Jakarta,KabarNTB – Rancangan Undang-undang tentang Pemilihan Kepala Daerah (RUU Pilkada) akan diselesaikan pada masa sidang sekarang. “Apapun kondisinya RUU ini harus diselesaikan, kalaupun tidak disepakati pada Tingkat I, akan tetap dibawa ke Tingkat Rapat Paripurna,” ujar Ketua Komisi II DPR Agun Gunandjar Sudarsa dalam Forum legislasi di Press Room DPR, Selasa (4/2).
Dalam acara yang bertema perkembangan pembahasan RUU Pilkada ini hadir pula Dirjen Otonomi Daerah Johermansyah dan pengamat politik dari Lipi Siti Zuhro.
Selanjutnya Pimpinan Komisi II ini berharap, tidak ada substansi yang harus berujung di Rapat Paripurna nanti dengan pengambilan keputusan melalui voting (pemungutan suara) dan tidak menyisakan satupun masalah yang belum disepakati. “ Itulah tekad kuat dan semangat di Komisi II,” katanya.
Sejak awal, kata Agun, Komisi II sudah sepakat perlunya Pilkada serentak, semua setuju dilakukan pada 2015 dan 2018. Artinya lima tahun ke depan pasca pemllu 2014, hanya ada dua kali pemilukada yang diserentakkan yaitu tahun 2015 dan 2018. Mana yang akan dikelompokkan, melihat akhir dari jabatan masing-masing kepala daerah.
Yang belum dicapai kesepakatan, menurut politisi Golkar ini, apa yang dimaksud pemilukada serentak, apakah pileg dan pemilu eksekutif, atau pemilu lokal atau pemilu nasional. Ini masih menjadi perdebatan karena masing-masing fraksi mempunyai argumentasi yang kuat. Karena itu, sudah ada kesepakatan yang mengerucut, melihat keputusan MK terakhir bahwa pemilu legislative dan pemilu presiden akan serentak pada pemilu 2019.
“Yang diserentakkan itu sesuai perintah konstitusi yaitu pemilu lima kotak sesuai bunyi pasal 22 E UUD 45 bahwa pemilu 5 tahun sekali itu untuk memilih anggota DPR, anggota DPD, Presiden dan Wakil Presiden serta DPRD,” tegasnya.
Merujuk kepada keputusan MK yang bersifat final dan mengikat itu, maka KomisiII sudah mengerucut pada gagasan pemikiran bahwa yang dimaksud pemilu serentak tahun 2015 dan 2018 itu adalah pemilihan kepala daerah.

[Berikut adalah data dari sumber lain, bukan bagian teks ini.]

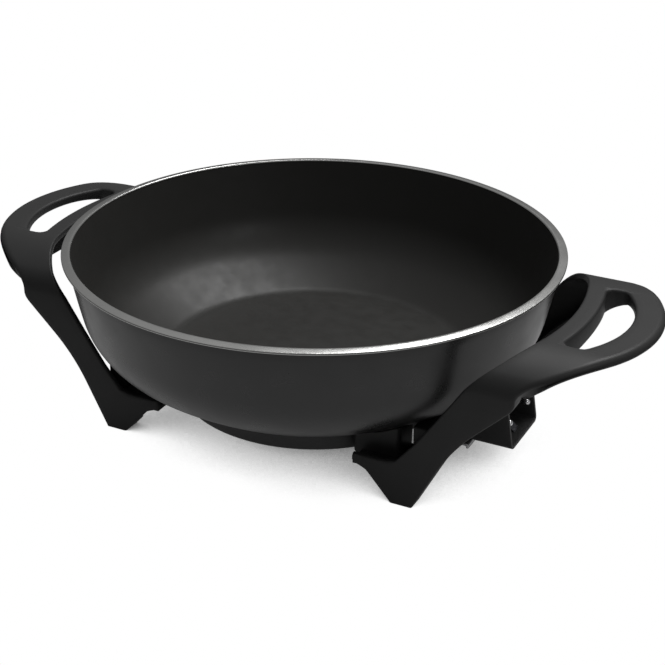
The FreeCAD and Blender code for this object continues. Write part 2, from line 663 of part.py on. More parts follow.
def make_terminals():
    for name, kind in (("terminal_pins", "pin"), ("pin_insulators", "bush"), ("sheath_seals", "seal"),
                       ("sheath_retainers", "retainer")):
        finished(name, group(f"{name}_group", [terminal(name, kind, sign) for sign in (1, -1)]))

    body = new_body("probe_socket")
    profile = sketch_on(body, "probe_profile", "XZ_Plane")
    outline(profile, [
        ("probe_start", AXIS_HEIGHT), ("probe_start", f"{AXIS_HEIGHT} + probe_radius"),
        ("panel_end", f"{AXIS_HEIGHT} + probe_radius"), ("panel_end", f"{AXIS_HEIGHT} + flange_radius"),
        ("panel_end + flange_thick", f"{AXIS_HEIGHT} + flange_radius"),
        ("panel_end + flange_thick", f"{AXIS_HEIGHT} + probe_radius"),
        ("panel_end + probe_reach", f"{AXIS_HEIGHT} + probe_radius"),
        ("panel_end + probe_reach", f"{AXIS_HEIGHT} + probe_bore"),
        ("probe_start + probe_bottom", f"{AXIS_HEIGHT} + probe_bore"),
        ("probe_start + probe_bottom", AXIS_HEIGHT),
    ])
    ends = [FreeCAD.Vector(across, number(AXIS_HEIGHT), 0) for across in (0, number("probe_start"))]
    line = profile.addGeometry(Part.LineSegment(*ends), True)
    for end, across in ((1, "0"), (2, "probe_start")):
        constrain(profile, "DistanceX", (line, end), across)
        constrain(profile, "DistanceY", (line, end), AXIS_HEIGHT)
    turned(body, "Revolution", profile, "Axis0")


# ---------------------------------------------------------------- inlet shroud, bracket and earth contact

def make_shroud():
    """A box round the terminals, open to the right, with a back panel and an open chamber behind it."""
    body = new_body("inlet_shroud")
    half, corner, foot = "shroud_half", "shroud_corner", "cap_height"
    start, end, slope_start = "cap_radius + shroud_gap", SOCKET_END, "panel_end + slope_gap"
    section = sketch_on(body, "shroud_section", "YZ_Plane", start)
    outline(section, [
        (f"{half} - {corner}", foot), (half, f"{foot} + {corner}", corner), (half, f"shroud_top - {corner}"),
        (f"{half} - {corner}", "shroud_top", corner), (f"{corner} - {half}", "shroud_top"),
        (f"-{half}", f"shroud_top - {corner}", corner), (f"-{half}", f"{foot} + {corner}"),
        (f"{corner} - {half}", foot, corner),
    ])
    swept(body, "Pad", section, f"{end} - cap_radius - shroud_gap")
    slope = sketch_on(body, "shroud_slope", "XZ_Plane")
    outline(slope, [(f"{slope_start} - slope_run", "slope_foot"), (slope_start, "shroud_top"),
                    (slope_start, "shroud_top + 2"), ("cap_radius - 1", "shroud_top + 2"),
                    ("cap_radius - 1", "slope_foot")])
    swept(body, "Pocket", slope, "shroud_half * 2 + 2", symmetric=True)
    lean = sketch_on(body, "shroud_mouth", "XZ_Plane")
    lean_end = f"{end} - mouth_lean * (shroud_top + 1 - {foot}) / (shroud_top - {foot})"
    outline(lean, [(end, foot), (f"{end} + 1", foot), (f"{end} + 1", "shroud_top + 1"),
                   (lean_end, "shroud_top + 1")])
    swept(body, "Pocket", lean, "shroud_half * 2 + 2", symmetric=True)
    inner = "shroud_half - shroud_wall"
    socket = sketch_on(body, "shroud_socket", "YZ_Plane", "panel_end")
    rectangle(socket, f"-({inner})", f"{foot} + shroud_wall", inner, "shroud_top - shroud_wall")
    swept(body, "Pocket", socket, "socket_depth", reverse=True)
    chamber = sketch_on(body, "shroud_chamber", "YZ_Plane", start)
    rectangle(chamber, f"-({inner})", f"{foot} + shroud_wall", inner, "shroud_top + 1")
    swept(body, "Pocket", chamber, "panel_end - panel_thick - cap_radius - shroud_gap", reverse=True)
    ports = sketch_on(body, "shroud_ports", "YZ_Plane", "panel_end - panel_thick")
    circle(ports, "0", AXIS_HEIGHT, "probe_radius + fit_gap")
    for side in ("leg_spacing / 2", "-leg_spacing / 2"):
        circle(ports, side, AXIS_HEIGHT, "sheath_radius + fit_gap")
    swept(body, "Pocket", ports, "panel_thick", reverse=True)
    holes = sketch_on(body, "shroud_holes", "XY_Plane", foot)
    for side in ("rivet_along", "-rivet_along"):
        circle(holes, "rivet_across", side, "bracket_shank")
    circle(holes, "panel_end + earth_screw_reach", "0", "earth_shank")
    swept(body, "Pocket", holes, "shroud_wall", reverse=True)


def make_bracket():
    """A steel strap under cap and shroud, its far edge bent down as a stiff lip."""
    under = "cap_height - strap_thick"
    tongue = block("strap_tongue", "strap_neck - strap_start", "strap_tongue * 2", "strap_thick",
                   "strap_start", "-strap_tongue", under)
    floor = block("strap_floor", "strap_end - strap_neck", "strap_half * 2", "strap_thick", "strap_neck",
                  "-strap_half", under)
    lip = block("strap_lip", "strap_thick", "strap_half * 2", "strap_lip",
                "strap_end - strap_thick", "-strap_half", "cap_height - strap_lip")
    spots = [("rivet_across", "rivet_along"), ("rivet_across", "-rivet_along"),
             ("bracket_screw", "bracket_along"), ("bracket_screw", "-bracket_along")]
    holes = [rod(f"strap_hole_{index}", "bracket_shank + fit_gap", "strap_thick * 3", x, y,
                 f"{under} - strap_thick") for index, (x, y) in enumerate(spots)]
    finished("shroud_bracket", cut("strap", joined("strap_blank", [tongue, floor, lip]), holes))
    screws("bracket_screws", spots, under, "bracket_head", "bracket_head_height", "bracket_shank",
           "strap_thick + shroud_wall")


def make_earth():
    """A spring strip from the shroud's mouth to the flange of the probe's socket."""
    low = "cap_height + shroud_wall"
    high = f"{low} + earth_thick"
    touch = f"{AXIS_HEIGHT} - flange_radius - fit_gap"
    end, spot = "panel_end + earth_reach", "panel_end + earth_screw_reach"
    strip = prism("earth_strip", "XZ", lambda sketch: outline(sketch, [
        ("panel_end", low), (f"{end} - earth_bow * 3", low),
        (f"{end} - earth_bow * 1.5", f"{low} + earth_bow"), (end, low), (end, high),
        (f"{end} - earth_bow * 1.5", f"{high} + earth_bow"), (f"{end} - earth_bow * 3", high),
        ("panel_end + earth_thick", high), ("panel_end + earth_thick", touch), ("panel_end", touch),
    ]), "earth_half * 2", symmetric=True)
    hole = rod("earth_hole", "earth_shank + fit_gap", "earth_thick * 3", spot, "0", f"{low} - earth_thick")
    finished("earth_contact", cut("earth_spring", strip, [hole]))
    head = rod("earth_screw_head", "earth_head", "bracket_head_height", spot, "0", high)
    shank = rod("earth_screw_shank", "earth_shank", "shroud_wall + earth_thick", spot, "0", "cap_height")
    finished("earth_screw", joined("earth_screw_solid", [head, shank]))


# ---------------------------------------------------------------- build, test and write

make_bowl()
space = bowl_clearance()
make_handle("handle_right", 0, space)
make_handle("handle_left", 180, space)
make_handle_fasteners()
make_base()
make_element()
make_terminals()
make_shroud()
make_bracket()
make_earth()
doc.recompute()

failed = [item.Name for item in doc.Objects if "Invalid" in item.State or "Error" in item.State]
failed += [part.Label for part in parts if part.Shape.isNull() or not part.Shape.isValid()]
if failed:
    raise RuntimeError(f"these objects failed: {failed}")

os.makedirs("parts", exist_ok=True)
for part in parts:
    part.Shape.exportStep(os.path.join("parts", f"{part.Label}.step"))
    box = part.Shape.optimalBoundingBox()
    print(f"{part.Label:18s} solids {len(part.Shape.Solids)}  volume {part.Shape.Volume / 1000:8.2f} cm3"
          f"  x {box.XMin:.1f}..{box.XMax:.1f}  y {box.YMin:.1f}..{box.YMax:.1f}"
          f"  z {box.ZMin:.1f}..{box.ZMax:.1f}")
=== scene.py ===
"""Electric wok: the dressed object on a plain floor.

Metres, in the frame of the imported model: +X towards the handle over the inlet, -Y the front, +Z up. The
meshes are worked out in millimetres, and surface() makes them metres.
"""

import bpy
import numpy as np
from mathutils import Matrix


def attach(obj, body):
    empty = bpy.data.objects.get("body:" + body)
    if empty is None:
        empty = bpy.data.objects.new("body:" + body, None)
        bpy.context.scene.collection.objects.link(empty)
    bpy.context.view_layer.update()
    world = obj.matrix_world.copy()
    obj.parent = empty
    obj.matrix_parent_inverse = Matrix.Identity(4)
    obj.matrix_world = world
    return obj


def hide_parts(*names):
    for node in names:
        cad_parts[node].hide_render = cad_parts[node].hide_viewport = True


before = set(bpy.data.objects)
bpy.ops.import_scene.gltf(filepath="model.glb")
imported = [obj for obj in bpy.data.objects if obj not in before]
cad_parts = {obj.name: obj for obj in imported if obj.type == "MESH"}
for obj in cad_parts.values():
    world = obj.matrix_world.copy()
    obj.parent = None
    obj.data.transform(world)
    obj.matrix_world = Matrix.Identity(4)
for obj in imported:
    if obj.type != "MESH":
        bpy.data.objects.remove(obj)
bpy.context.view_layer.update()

scene = bpy.context.scene
scene.view_settings.view_transform = "Standard"


# ---------------------------------------------------------------- camera
# It stands in front, towards the inlet's side, and looks down into the bowl with a slight roll.

CAMERA_PLACE = (0.4429, -0.8692, 0.5338)
YAW, PITCH, ROLL = 0.458, 0.451, 0.011


def stand(thing, right, up, back, place):
    """Set an object's three axes and its place: they are the columns of its matrix."""
    rows = np.column_stack([right, up, back, place]).tolist()
    thing.matrix_world = Matrix([*rows, [0, 0, 0, 1]])


forward = np.array([-np.sin(YAW) * np.cos(PITCH), np.cos(YAW) * np.cos(PITCH), -np.sin(PITCH)])
plain_right = np.array([np.cos(YAW), np.sin(YAW), 0.0])
plain_up = np.cross(plain_right, forward)
camera = bpy.data.objects.new("camera", bpy.data.cameras.new("camera"))
camera.data.sensor_width = 36
camera.data.lens = 81.74
stand(camera, np.cos(ROLL) * plain_right + np.sin(ROLL) * plain_up,
      np.cos(ROLL) * plain_up - np.sin(ROLL) * plain_right, -forward, CAMERA_PLACE)
scene.collection.objects.link(camera)
scene.camera = camera


# ---------------------------------------------------------------- bowl
# The bowl is one aluminium casting, turned inside and out: charcoal coat outside, black non-stick coat
# inside, and a rim left bright where the lathe faced it off. It rests on the handle mouldings by four
# screwed bosses.

MM = 0.001
BASE, WALL = 40, 3
RIM_FOOT, RIM_RADIUS, RIM_TOP = 130.5, 175, 132.7


def surface(name, shell, slot, node, *finishes, finish_of=None):
    """A smooth mesh in the place of a node, from a shell: an array of points and one of four-sided faces.

    Points at one place become one, and a face that this leaves with three corners becomes a triangle. Where
    the volume inside, the sum of each corner triple's product, comes out negative, all faces are turned
    round. finish_of gives, for each face, the place of its material in finishes.
    """
    points, faces = shell
    points, merged = np.unique(np.round(points, 4), axis=0, return_inverse=True)
    faces = merged.reshape(-1)[faces]
    a, b, c, d = (points[faces[:, corner]] for corner in range(4))
    if np.sum(a * (np.cross(b, c) + np.cross(c, d))) < 0:
        faces = faces[:, ::-1]
    corners = faces != np.roll(faces, 1, axis=1)
    whole = corners.sum(axis=1) > 2
    faces, corners = faces[whole], corners[whole]
    mesh = bpy.data.meshes.new(name)
    mesh.vertices.add(len(points))
    mesh.vertices.foreach_set("co", points.astype(np.float32).ravel() * MM)
    mesh.loops.add(corners.sum())
    mesh.loops.foreach_set("vertex_index", faces[corners].astype(np.int32))
    mesh.polygons.add(len(faces))
    starts = np.cumsum(corners.sum(axis=1)) - corners.sum(axis=1)
    mesh.polygons.foreach_set("loop_start", starts.astype(np.int32))
    mesh.polygons.foreach_set("use_smooth", np.ones(len(faces), dtype=bool))
    for finish in finishes:
        mesh.materials.append(finish)
    if finish_of is not None:
        mesh.polygons.foreach_set("material_index", np.asarray(finish_of, dtype=np.int32)[whole])
    mesh.update(calc_edges=True)
    mesh.set_sharp_from_angle(angle=np.radians(40))
    piece = bpy.data.objects.new(name, mesh)
    scene.collection.objects.link(piece)
    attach(piece, "root")
    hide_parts(node)
    return piece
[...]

Karena itu tidak ada lagi perdebatan pemilu nasional dan pemilu lokal.
Untuk selanjutnya, jelas Agun, untuk pemilukada berikutnya hanya lima tahun sekali yaitu tahun 2020. “Jadi nanti 2019 hanya ada pemilu dan 2020 pemilukada, itu siklus yang dikondisikan, namun belum diketuk palu, masih diberi kesempatan kepada fraksi-fraksi berkoordinasi dengan DPP dan Kemendagri dengan Presiden,” katanya.
Pengamat Lipi Siti Zuhro mencatat, dalam pembahasan RUU ini terlihat kebingunan baik DPR maupun Pemerintah. Kebingungan pemilu seperti apa yang akan diterapkan di Indonesia karena obsesinya semula dengan pelaksanaan pilkada langsung ternyata hasilnya tidak sesuai yang diharapkan. “Artinya kita sedang melakukan pencarian system pemilu apa yang tepat dilaksanakan di Indonesia. Saya lebih condong harus membedakan tidak lima kotak,” katanya.

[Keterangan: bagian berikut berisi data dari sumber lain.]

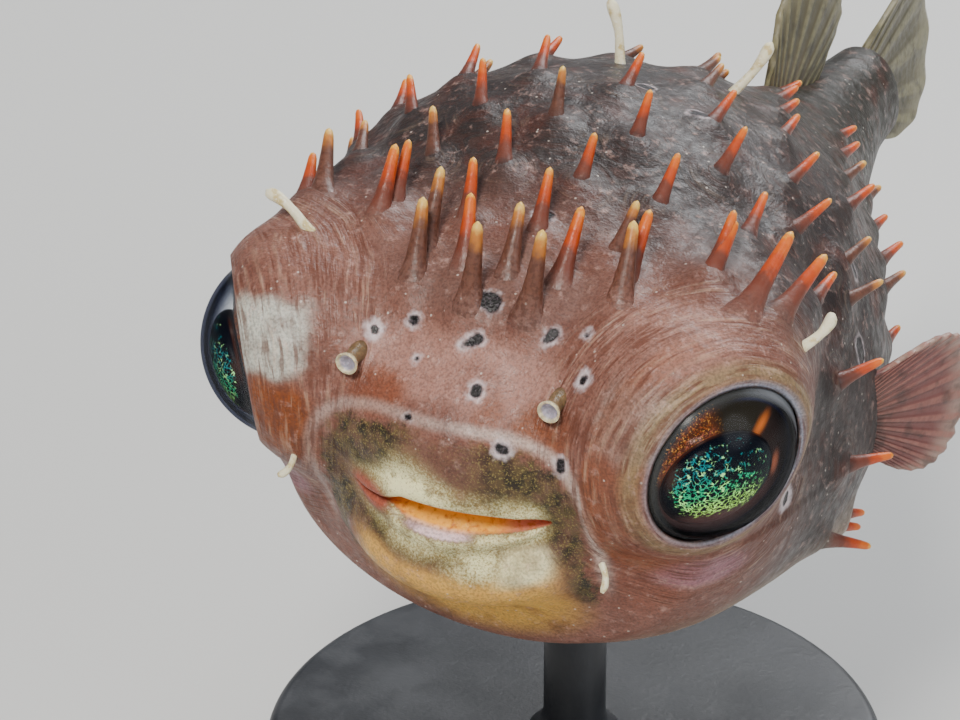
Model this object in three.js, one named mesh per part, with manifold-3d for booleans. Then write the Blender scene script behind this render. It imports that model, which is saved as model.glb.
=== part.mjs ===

Menurut Zuhro, biarlah pemilu nasional miliknya pilpres dan pileg yang dilakukan simultan minus DPRD, dan pemilu lokal biarlah miliknya pilkada dengan DPRD. Jangan lupa, Pilkada itu harus konek dengan Otonomi daerah.
“Kita coba memahami praktek otonomi, lokal konten ini banyak nggak jelasnya. Banyak isu-isu daerah yang tidak dikedepankan, justru isu nasional lebih menonjol. Ini yang harus dikedepankan karena tidak mungkin menggelar pilkada caranya terpusat. Akhirnya tidak terlihat lagi kebanggaan-kebanggan daerah,” katanya.
Akhirnya Zuhro menambahkan, kita menata ulang pemilu karena apa yang dilaksanakan selama ini ternyata sudah salah. “Kita tidak konsisten dengan system presidensial kita, bukan serentaknya. Tetapi meletakkan system presidensial yang tidak tepat. Hanya di konsitusi, dalam prakteknya tidak,” pungkas Zuhro.